I dug into the Django source (https://github.com/django/django/blob/master/django/core/paginator.py#L46-L55) and it seems to be something to do with how Django slices the object_list.

Any help is appreciated. Thanks.

Edit: distinct() has no affect on the duplicates. There aren't any duplicates in the database and I don't think the query introduces any duplicates ([e for e in events.iterator()] doesn't produce any duplicates). It's just when the Paginator is slicing.

Edit2: Here's a more complete example

In [1]: from django.core.paginator import Paginator

In [2]: from datetime import datetime, timedelta

In [3]: my_date = timezone.now()

In [4]:   1 events = Event.objects.filter(
          2     Q(date__gt=my_date) | Q(date__isnull=True)
          3 ).order_by('date')

In [5]: events.count()
Out[5]: 134

In [6]: p = Paginator(events, 10)

In [7]: p.count
Out[7]: 134

In [8]: event_ids = []

In [9]:   1 for i in xrange(1, p.num_pages + 1):
          2     event_ids += [j.id for j in p.page(i)]

In [10]: len(event_ids)
Out[10]: 134

In [11]: len(set(event_ids))
Out[11]: 115
davidvuong
  • 175
  • 1
  • 7
  • 3
    Have you tried [distinct()](https://docs.djangoproject.com/en/1.8/ref/models/querysets/#django.db.models.query.QuerySet.distinct) method? – Gocht Jul 31 '15 at 01:32
  • No I haven't but I don't think distinct would help. The results from the queryset aren't duplicated. I think it's the way they're pulled out from the queryset (i.e. slicing). Running `len(set([i.id for i in events])) == events.count()` yields `True`. – davidvuong Jul 31 '15 at 01:38
  • I couldn't understand your for-loop's point. Cannot you just use `event_ids = [i.id for i in events]` ? – malisit Jul 31 '15 at 01:48
  • @paradoksumsu: It's just an example. I'm just trying to demonstrate that calling `paginator.page(n)` gives duplicate results. – davidvuong Jul 31 '15 at 04:13
  • When you use this pagination in template, you still get duplications? – malisit Jul 31 '15 at 05:35
  • I'm not sure. I'm not using Django templates, I'm using Django REST framework's list mixin https://github.com/tomchristie/django-rest-framework/blob/version-2.4.x/rest_framework/mixins.py#L69-L98 – davidvuong Jul 31 '15 at 06:36
  • I see. I cannot help with that. Good luck! – malisit Jul 31 '15 at 23:58
  • I would like to see `events.count()` before you create the paginator since you claim the pagination creates duplicates. – James Lin Aug 03 '15 at 22:40
  • just to be sure, there's nothing special about your model right? "id" is the standard pk unique field? – toad013 Aug 04 '15 at 04:21
  • @JamesLin I edited my question (ref Edit2) – davidvuong Aug 04 '15 at 05:19
  • @toad013 Yep. There's nothing special about the id field. In addition, the `date` field is defined as `models.DateTimeField(blank=True, null=True)` in my `models.py` – davidvuong Aug 04 '15 at 05:19

2 Answers2

25

oh, shot in the dark, but i think i might know what it is. i wasn't able to reproduce it in sqlite but using mysql. i think mysql trying to sort on a column that has the same value has it returning the same results during slicing

the pagination splicing basically does an sql statement of SELECT ... FROM ... WHERE (date > D OR date IS NULL) ORDER BY date ASC LIMIT X OFFSET X

But when date is null I'm not sure how mysql sorts it. So when I tried two sql queries of LIMIT 10 and LIMIT 10 OFFSET 10 it returned sets that had the same rows, while LIMIT 20 produce a unique set.

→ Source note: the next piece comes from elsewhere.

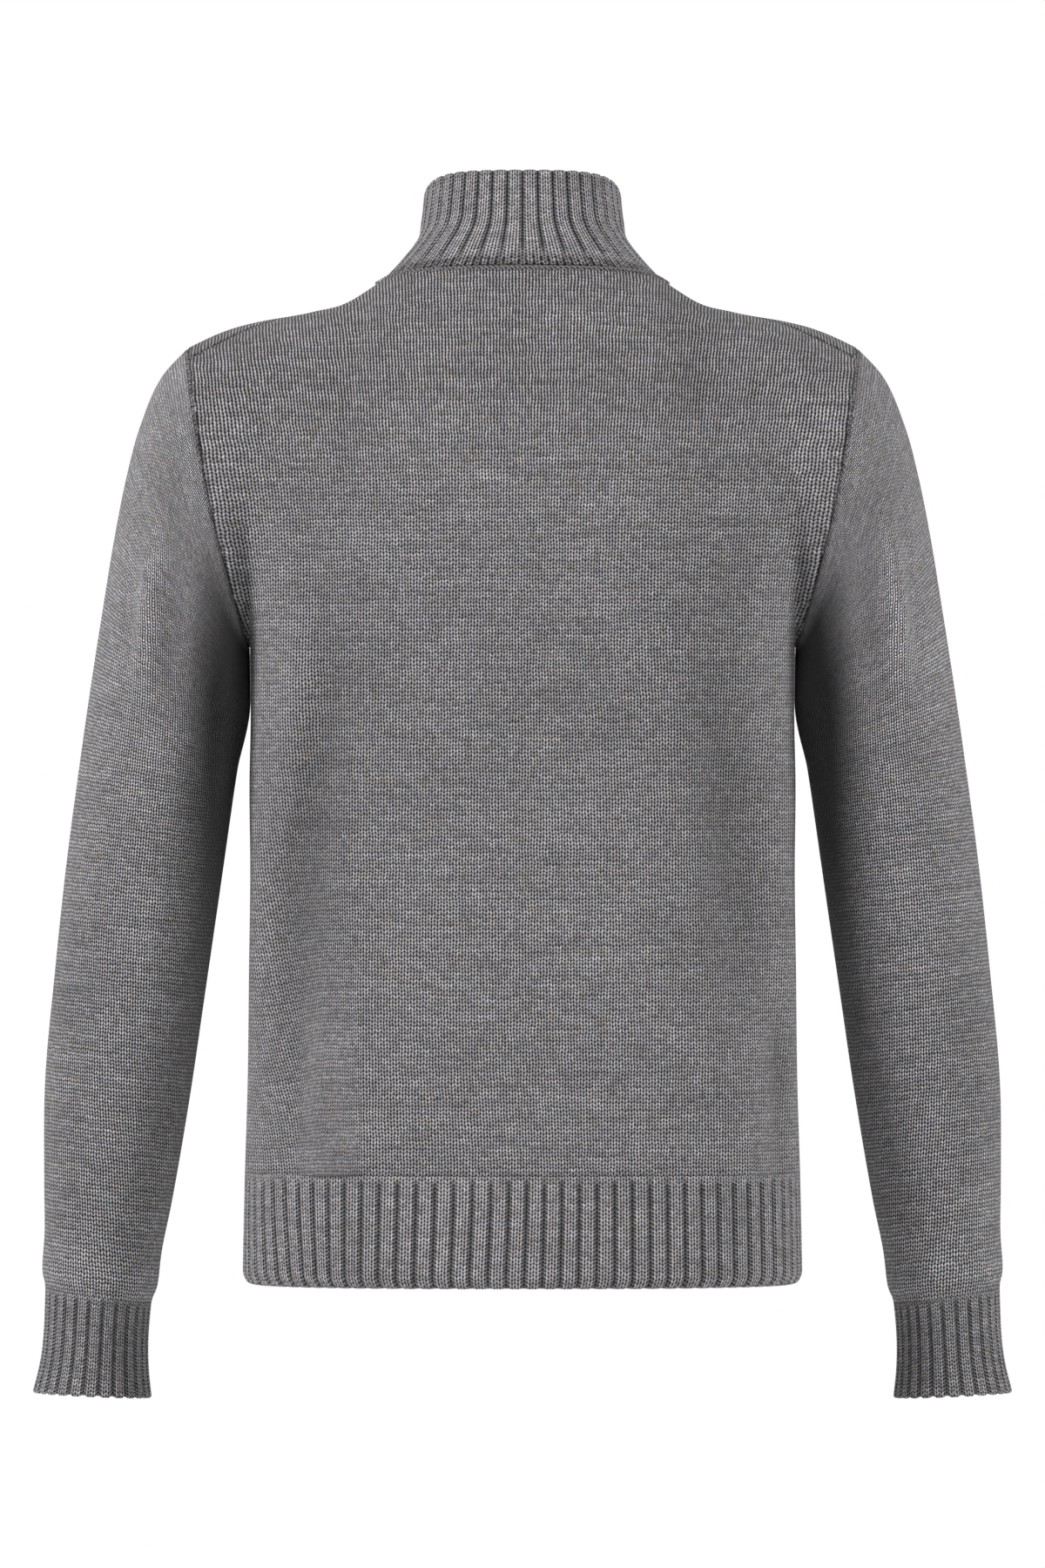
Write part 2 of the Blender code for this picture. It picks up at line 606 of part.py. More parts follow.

you can try to update your order_by to order_by('id', 'date') to have it sort by a unique field first and it may fix it.

toad013
  • 1,350
  • 9
  • 10
  • 2
    It looks like the same thing might be happening on postgres. I've updated `order_by` to include an `id` and there aren't anymore duplicates when the Paginator slices the queryset. Thanks so much! But I'd really like to understand how all of this works. So to clarify, it's due to the combination of sorting with NULLs and LIMIT + OFFSET that's causing the weirdness. I found this SO response helpful and somewhat related http://stackoverflow.com/questions/9401314/postgresql-odd-offset-limit-behavior-records-order (I'd give you an thumbs up but I don't meet the minimum requirements, I'm afraid). – davidvuong Aug 04 '15 at 05:43
6

Try to use .distinct() on your query before passing it to Paginator.